Le détournement croissant du discours des droits de l’homme par des groupes armés pour justifier des violations graves, notamment le recrutement d’enfants, a été vivement dénoncé lors d’un événement parallèle organisé vendredi à Genève, en marge de la 60ᵉ session du Conseil des droits de l’homme.
L’événement, tenu à la Swiss School of Business and Management, a été organisé par le Centre international de recherche pour la prévention du recrutement des enfants (basé à Dakhla), en partenariat avec le Centre Maât pour la paix (basé à Genève) et la Commission internationale pour le respect de la Charte africaine.
Modérant les travaux, M. Blerim Mustafa, conseiller à l’International Eurasia Press Fund, basé à Oslo, a alerté sur la manière dont certains groupes armés s’approprient le langage des droits humains pour légitimer des pratiques telles que l’enrôlement d’enfants ou la militarisation de populations civiles.

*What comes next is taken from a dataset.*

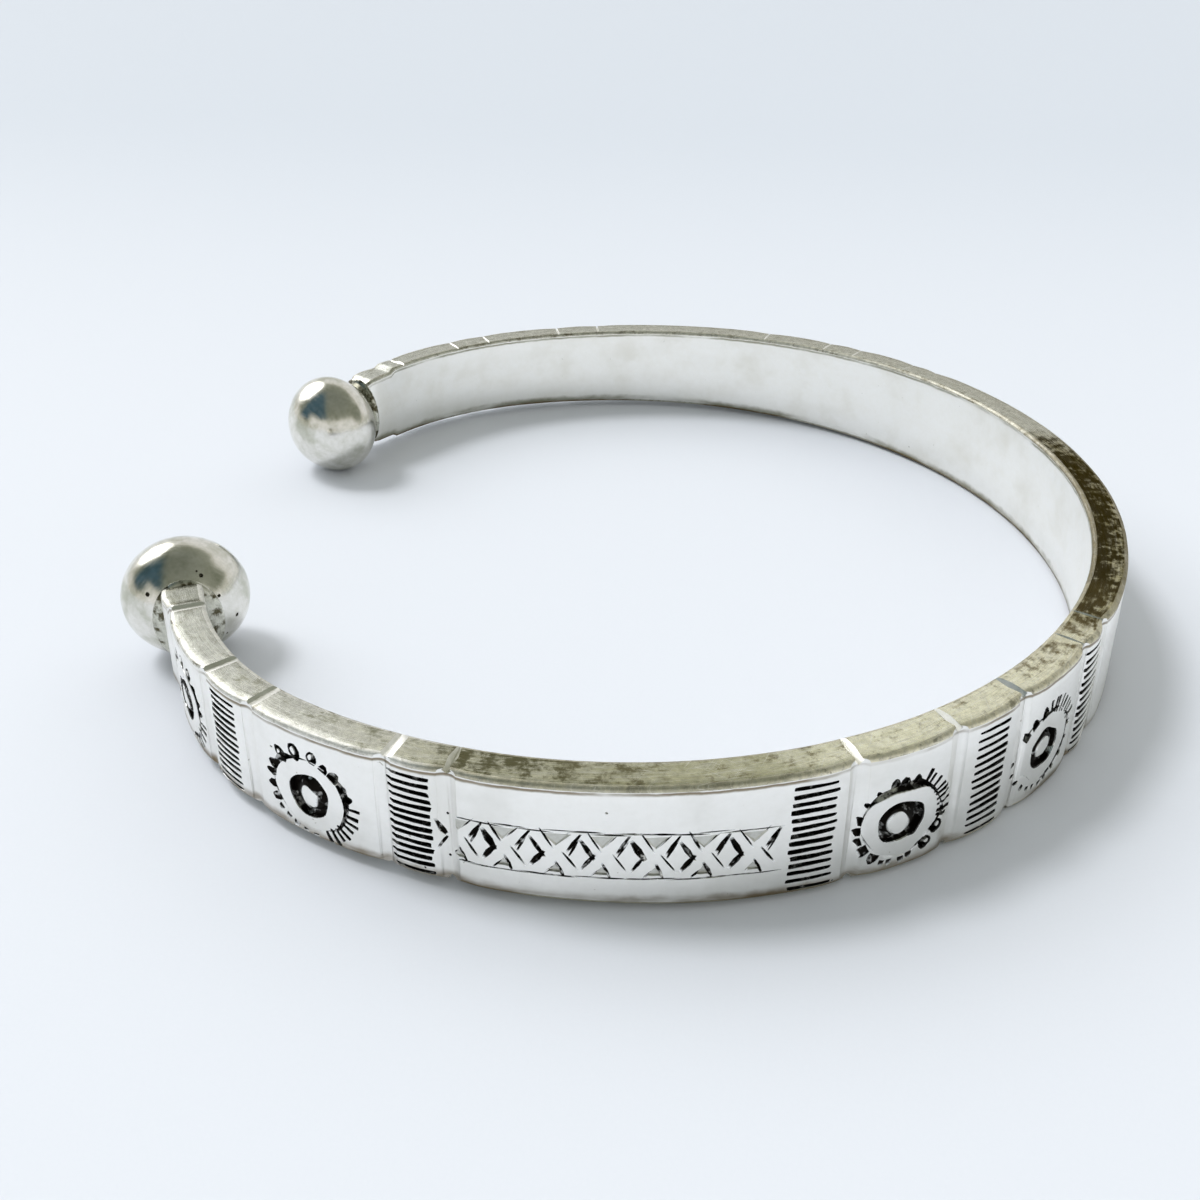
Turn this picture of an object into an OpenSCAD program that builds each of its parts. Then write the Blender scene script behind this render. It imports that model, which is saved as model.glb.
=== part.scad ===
// Open cuff bangle of flat silver bar with a ball knob on each end.
// The bangle lies flat: it rests on both knobs and on the foot of its back, at z = 0.
// +X points away from the gap, +Y to the rear half. The origin is under the middle of its box.

/* [Band] */
// Outside radius of the back, opposite the gap
back_r = 33.4; // [32:0.1:35]
// Turn of the back on each side of its middle, in degrees
back_turn = 45; // [43:1:47]
// Outside radius of each side
side_r = 31.5; // [30:0.1:33]
// Turn of each side in degrees
side_turn = 45; // [43:1:47]
// Outside radius of each shoulder, between side and end
shoulder_r = 33.8; // [32:0.1:36]
// Turn of each shoulder in degrees
shoulder_turn = 26; // [24:1:28]
// Outside radius of each end, where the bar closes towards the gap
end_r = 22.2; // [20:0.1:24]
// Turn of each end in degrees
end_turn = 36; // [33:1:38]
// Thickness of the bar
bar_t = 2.1; // [1.6:0.1:2.6]
// Height of the bar at the ends
end_h = 6.3; // [5.8:0.1:7]
// Lean of the wall in degrees, with the foot further out than the top edge
lean = 2.6; // [0:0.1:4]

/* [Knobs and necks] */
// Diameter of each knob, which is also the height of the bar at the back
knob_d = 7.8; // [7:0.1:9]
// Length of each knob along the bar
knob_l = 6.7; // [6:0.1:7]
// Length of bar between the end arc and the middle of the knob
neck_l = 6.3; // [5:0.1:8]
// Height of the neck where it is soldered into the knob
neck_h = 5.5; // [4.5:0.1:6]

/* [Grooves between the panels] */
// Width of each filed groove on the outer face
groove_w = 1.3; // [0.8:0.1:2]
// Depth of each filed groove on the outer face
groove_d = 0.25; // [0.1:0.05:0.5]
// Width of each notch across the top and bottom edges
notch_w = 0.8; // [0.4:0.1:1.2]
// Depth of each notch across the top and bottom edges
notch_d = 0.3; // [0.1:0.05:0.6]

/* [Hidden] */
$fn = 96;

// Arcs of one half of the outside line, from the middle of the back to the end.
// Columns: radius, turn in degrees
ARCS = [
    [back_r, back_turn],
    [side_r, side_turn],
    [shoulder_r, shoulder_turn],
    [end_r, end_turn],
];
RADIUS = 0;
TURN = 1;

// Lengths along the outside line, from the end arc back to the middle of the back.
// Columns: front half, rear half
PANELS = [
    [0.5, 1.4],    // bare end of the curve, next to the neck
    [7.3, 6.4],    // end rosette
    [4.4, 3.3],    // comb
    [8.8, 7.0],    // large rosette
    [3.4, 3.8],    // comb
    [20.0, 16.2],  // long panel of crossed lozenges
    [5.9, 5.9],    // rosette
    [4.9, 3.0],    // comb
    [6.4, 5.3],    // rosette
    [3.1, 2.4],    // last comb, before the plain back
];
HALVES = [-1, 1];  // side of the X axis for each column

back_h = knob_d;
rim_share = 0.75;  // radius of a knob's round rim, as a share of half its length
span = 200;        // larger than the bangle, for the cutting blocks
notch_l = 20;      // length of a notch's cutter: through the bar, short of the other side
over = 1;          // how far a cutting shape passes the face that it cuts

// Heading of the outward normal where arc i begins
function start_angle(i) = i == 0 ? 0 : start_angle(i - 1) + ARCS[i - 1][TURN];
// Centre of arc i, with the centre of the back arc at the origin
function centre(i) = i == 0 ? [0, 0] : centre(i - 1)
    + (ARCS[i - 1][RADIUS] - ARCS[i][RADIUS]) * [cos(start_angle(i)), sin(start_angle(i))];
// Distance along the outside line to the start of arc i
function start_length(i) = i == 0 ? 0 : start_length(i - 1)
    + ARCS[i - 1][RADIUS] * ARCS[i - 1][TURN] * PI / 180;
// Arc that holds the point at distance s from the middle of the back
function arc_at(s, i = 0) = i == len(ARCS) - 1 || s < start_length(i + 1) ? i : arc_at(s, i + 1);
// Outward heading and place of the outside line at distance s, on the rear half
function heading(s) = let (i = arc_at(s))
    start_angle(i) + (s - start_length(i)) / ARCS[i][RADIUS] * 180 / PI;
function outside(s) = let (i = arc_at(s), a = heading(s))
    centre(i) + ARCS[i][RADIUS] * [cos(a), sin(a)];
// Distance of notch n from the middle of the back, on the half in the given column
function notch_at(n, half) = line_l - sum_to(n, half);
function sum_to(n, half) = n < 0 ? 0 : PANELS[n][half] + sum_to(n - 1, half);

last = len(ARCS) - 1;
line_l = start_length(last) + end_r * end_turn * PI / 180;
end_a = start_angle(last) + end_turn;
end_at = centre(last) + end_r * [cos(end_a), sin(end_a)];
along = [-sin(end_a), cos(end_a)];
inward = -[cos(end_a), sin(end_a)];
knob_at = end_at + bar_t / 2 * inward + neck_l * along;

// Slope of the top and bottom planes: the bar is back_h high at the foot of the back, end_h at the end
foot_x = back_r + back_h / 2 * tan(lean);
taper = atan((back_h - end_h) / 2 / (foot_x - end_at.x));
function half_h(x) = back_h / 2 - (foot_x - x) * tan(taper);

// Ends of the box along X are the foot of the back and the knobs' round side
knob_x = knob_at.x - norm([knob_l / 2 * along.x, knob_d / 2 * along.y]);
middle_x = (foot_x + knob_x) / 2;

// Cross-section of the bar, leaning, with its outside line on the Y axis at mid height
module section() {
    tall = back_h / 2 + over;
    shift = tall * tan(lean);
    polygon([[shift, -tall], [-shift, tall], [-shift - bar_t, tall], [shift - bar_t, -tall]]);
}

// One arc of the bar, from heading a0 and turning by the given angle
module bar_arc(c, r, a0, turn) {
    translate([c.x, c.y, 0]) rotate(a0)
        rotate_extrude(angle = turn) translate([r, 0]) section();
}

// The bar on one half, past the back arc
module half_bar() {
    for (i = [1:last])
        bar_arc(centre(i), ARCS[i][RADIUS], start_angle(i), ARCS[i][TURN]);
}

// Places its children with +X outwards and +Y along the bar, at the end of the arcs
module at_end() {
    translate([end_at.x, end_at.y, 0]) rotate(end_a) children();
}

// Straight neck, tapering in height into the knob
module neck() {
    full = 2 * half_h(end_at.x);
    drop = atan((full - neck_h) / 2 / neck_l);
    at_end() difference() {
        rotate([90, 0, 180]) mirror([1, 0, 0]) linear_extrude(neck_l) section();
        for (up = [0, 1]) mirror([0, 0, up])
            translate([-span / 2, 0, full / 2]) rotate([-drop, 0, 0])
                translate([0, -over, 0]) cube([span, span, span]);
    }
}

// Oval of two round ends and two flatter faces, turned about the bar's own line
module knob() {
    a = knob_d / 2;
    b = knob_l / 2;
    rim_r = rim_share * b;
    face_r = (a * a + b * b - 2 * a * rim_r) / (2 * (b - rim_r));
    meet = (a - rim_r) * face_r / (face_r - rim_r);
    translate([knob_at.x, knob_at.y, 0]) rotate(end_a) rotate([-90, 0, 0])
        rotate_extrude() union() {
            intersection() {
                translate([0, b - face_r]) circle(face_r);
                translate([0, face_r - b]) circle(face_r);
                translate([0, -b]) square([meet, 2 * b]);
            }
            intersection() {
                translate([a - rim_r, 0]) circle(rim_r);
                translate([meet, -b]) square([a, 2 * b]);
            }
        }
}

// Outline of a V cut of width w and depth d into the face on the Y axis, which looks along +X
module v_cut(w, d) {
    half_w = w / 2 * (d + over) / d;
    polygon([[-d, 0], [over, -half_w], [over, half_w]]);
}

// Filed groove down the outer face, and a notch across each edge, at distance s
module groove(s, side) {
    a = heading(s);
    p = outside(s);
    mirror([0, side < 0 ? 1 : 0, 0]) translate([p.x, p.y, 0]) rotate(a) {
        rotate([0, -lean, 0]) linear_extrude(span, center = true) v_cut(groove_w, groove_d);
        for (up = [0, 1]) mirror([0, 0, up]) translate([0, 0, half_h(p.x)]) rotate([0, -90, 0])
            linear_extrude(notch_l, center = true) v_cut(notch_w, notch_d);
    }
}

// Bar, necks and knobs are one solid, as soldered silver is
module cuff_bangle() {
    color("silver") translate([-middle_x, 0, knob_d / 2]) {
        difference() {
            union() {
                bar_arc([0, 0], back_r, -back_turn, 2 * back_turn);
                for (side = [0, 1]) mirror([0, side, 0]) half_bar();
            }
            for (up = [0, 1]) mirror([0, 0, up])
                translate([foot_x, 0, back_h / 2]) rotate([0, -taper, 0])
                    translate([-span + over, -span / 2, 0]) cube([span, span, span]);
            for (half = [0, 1], n = [0:len(PANELS) - 1])
                groove(notch_at(n, half), HALVES[half]);
        }
        for (side = [0, 1]) mirror([0, side, 0]) {
            neck();
            knob();
        }
    }
}

cuff_bangle();
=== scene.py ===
"""Dresses an open silver cuff bangle: a flat bar bent to an oval, with a ball knob on each end.

The bar is worked as a silversmith works it. It is filed and stamped as a flat strip, then bent
round the plan, and the knobs are soldered on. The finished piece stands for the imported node.

On the strip, X is the depth (0 on the outer face, inside below it), Y runs along the bar and is
to the right as seen from outside, with 0 at the middle of the back, and Z is up from mid height.
"""

import logging
import math
import random
from contextlib import contextmanager
from dataclasses import dataclass
from enum import Enum
from typing import Callable, Iterator

import bmesh
import bpy
from mathutils import Matrix, Vector, noise


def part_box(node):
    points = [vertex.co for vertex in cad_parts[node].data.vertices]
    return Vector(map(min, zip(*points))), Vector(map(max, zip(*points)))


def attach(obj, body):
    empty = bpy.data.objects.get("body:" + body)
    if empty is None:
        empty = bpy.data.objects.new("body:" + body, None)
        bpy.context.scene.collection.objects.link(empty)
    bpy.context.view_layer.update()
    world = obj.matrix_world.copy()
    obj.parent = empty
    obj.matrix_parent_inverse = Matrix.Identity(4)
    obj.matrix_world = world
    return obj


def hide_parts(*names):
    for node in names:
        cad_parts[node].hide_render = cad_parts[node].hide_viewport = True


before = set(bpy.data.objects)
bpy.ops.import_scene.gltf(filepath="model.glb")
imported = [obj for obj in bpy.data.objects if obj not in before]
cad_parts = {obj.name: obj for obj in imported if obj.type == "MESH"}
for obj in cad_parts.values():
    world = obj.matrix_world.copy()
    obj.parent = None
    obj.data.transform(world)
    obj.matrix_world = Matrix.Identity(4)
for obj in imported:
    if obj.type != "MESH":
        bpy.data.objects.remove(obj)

LOG = logging.getLogger("cuff_bangle")
MM = 0.001
NODE = "cuff_bangle"

Pair = tuple[float, float]
Triple = tuple[float, float, float]
Item = bpy.types.Object
Socket = bpy.types.NodeSocket
Finishes = dict[str, bpy.types.Material]

# How far the strip reaches from the middle of its back, in millimetres, for the tarnish
STRIP_REACH = 90


class Half(Enum):
    """A half of the bangle, as the sign of Y on it."""

    FRONT = -1
    REAR = 1


class Mark(Enum):
    """A mark that a punch or graver leaves round a rosette."""

    BEAD = "bead"
    NAIL = "nail"
    RAY = "ray"
    FAINT = "faint"
    PIT = "pit"


class Motif(Enum):
    """What a panel of the bar carries."""

    BARE = "bare"
    ROSETTE = "rosette"
    COMB = "comb"
    LOZENGES = "lozenges"


@contextmanager
def editing(piece: Item) -> Iterator[None]:
    """Opens a piece in edit mode, and leaves it in object mode.

    Args:
        piece: The object to edit, which becomes the only selected one.
    """
    pick(piece)
    bpy.ops.object.mode_set(mode="EDIT")
    yield
    bpy.ops.object.mode_set(mode="OBJECT")


def pick_nothing() -> None:
    """Deselects every object."""
    bpy.ops.object.select_all(action="DESELECT")


def pick(*pieces: Item) -> None:
    """Selects these objects and nothing else, and makes the first one active."""
    pick_nothing()
    for piece in pieces:
        piece.select_set(True)
    bpy.context.view_layer.objects.active = pieces[0]


def select(kind: str, test: Callable[[Vector], bool]) -> None:
    """Selects the parts of the mesh being edited that pass a test, and nothing else.

    Args:
        kind: "verts", tested at their place, "edges", tested by direction, or "faces", by normal.
        test: Takes the place, direction or normal.
    """
    bpy.ops.mesh.select_mode(type={"verts": "VERT", "edges": "EDGE", "faces": "FACE"}[kind])
    bpy.ops.mesh.select_all(action="DESELECT")
    mesh = bpy.context.edit_object.data
    sketch = bmesh.from_edit_mesh(mesh)
    for part in getattr(sketch, kind):
        if kind == "verts":
            measure = part.co
        elif kind == "faces":
            measure = part.normal
        else:
            measure = (part.verts[1].co - part.verts[0].co).normalized()
        if test(measure):
            part.select = True
    sketch.select_flush_mode()
    bmesh.update_edit_mesh(mesh)


def move(by: Triple) -> None:
    """Moves what is selected in edit mode."""
    bpy.ops.transform.translate(value=by)


def resize(by: Triple, about: Triple = (0, 0, 0)) -> None:
    """Scales what is selected in edit mode about a point."""
    bpy.ops.transform.resize(value=by, center_override=about)


def added(name: str) -> Item:
    """Names the primitive that was just added, and applies its turn."""
    item = bpy.context.object
    item.name = name
    set_into(item)
    return item


def set_into(piece: Item) -> None:
    """Applies the object's place, turn and scale to its mesh."""
    pick(piece)
    bpy.ops.object.transform_apply(location=True, rotation=True, scale=True)


def cut_with(piece: Item, tools: Item, operation: str = "DIFFERENCE") -> None:
    """Applies a boolean to a piece and removes the tools' object.

    Args:
        piece: The object that is cut or joined to.
        tools: One mesh with all the tools.
        operation: DIFFERENCE or UNION.
    """
    modifier = piece.modifiers.new("cut", "BOOLEAN")
    modifier.operation = operation
    modifier.solver = "EXACT"
    modifier.use_self = operation == "DIFFERENCE"
    modifier.material_mode = "TRANSFER"
    modifier.object = tools
    pick(piece)
    bpy.ops.object.modifier_apply(modifier="cut")
    bpy.data.objects.remove(tools)


@dataclass(frozen=True)
class Arc:
    """One arc of the outside line: its radius in metres and its turn in radians."""

    radius: float
    turn: float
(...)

Il a appelé à une réflexion critique sur cette instrumentalisation, qui brouille les responsabilités et affaiblit le système international des droits humains.
De son côté, le M. Abdelkader Filali, président du Centre international de recherche pour la prévention du recrutement des enfants soldats, a mis en lumière les résultats de recherches de terrain menées sur trois continents, exposant des mécanismes sophistiqués de manipulation du langage humanitaire.
Ces pratiques s’inscrivent dans un phénomène décrit comme le « Complexe industriel humanitaire ». Ce système, formé de certains acteurs humanitaires, bailleurs, consultants et ONG, contribuerait, selon M. Filali, à entretenir les crises au lieu de les résoudre, en s’imbriquant dans des logiques d’intérêt plutôt que de neutralité.
Abondant dans le même sens, M. Ayman Okail, président du Centre Maât, a fortement dénoncé la manipulation du discours humanitaire par des groupes armés séparatistes, citant en particulier le cas du polisario, soulignant que la militarisation des camps de Tindouf (sud-ouest de l’Algérie) comme une violation grave des droits humains, marquée par la détention arbitraire, la privation de liberté et l’endoctrinement.
M. Okail a également mis en garde contre l’usage du prétexte des droits humains pour justifier le recrutement d’enfants soldats, parfois dès l’âge de 12 ans, en Afrique et ailleurs, notant que certains camps, à l’image de ceux de Tindouf, sont transformés en bases militaires déguisées, mettant les civils en danger.
L’intervenant égyptien a appelé à des enquêtes internationales, des mécanismes de justice et des sanctions à l’encontre des groupes responsables, tout en appelant à ne pas confondre activisme et manipulation idéologique.
Pour sa part, M. Mr. Alfred Gondo, conseiller spécial d’Interfaith International, a présenté un panorama inquiétant du recrutement d’enfants dans les conflits armés en Asie, au Sahel, au Soudan et en RDC, précisant que ces pratiques sont alimentées par la pauvreté, l’instabilité, le déplacement et l’effondrement de l’éducation.
Il a insisté sur la nécessité de programmes de réintégration durables, associant soutien psychologique, formation et initiatives de réconciliation communautaire. Selon lui, seule une approche holistique, intégrant développement local et renforcement de l’État de droit, peut briser le cycle de l’exploitation des enfants.
Enfin, Mme Nadah Alqam, Secrétaire générale de l’International Alliance for Peace and Development, a mis en avant le rôle vital de la société civile dans la lutte contre le recrutement des enfants, en particulier dans la documentation des violations, le plaidoyer, et la coopération avec les mécanismes onusiens.
Les débats ont mis en lumière l’intersection préoccupante entre le rôle des groupes terroristes et celui des mouvements séparatistes armés, notamment en Afrique, mettant en garde contre la formation d’une génération entière façonnée par la violence, l’endoctrinement idéologique et la haine de l’autre, qui constituent un vivier idéal pour le recrutement par les groupes extrémistes.
Les participants ont également appelé à renforcer la vigilance internationale, protéger les institutions onusiennes contre l’infiltration idéologique, et préserver la neutralité de l’action humanitaire face aux tentatives de légitimer l’enrôlement d’enfants sous couvert de discours droits-de-l’hommistes.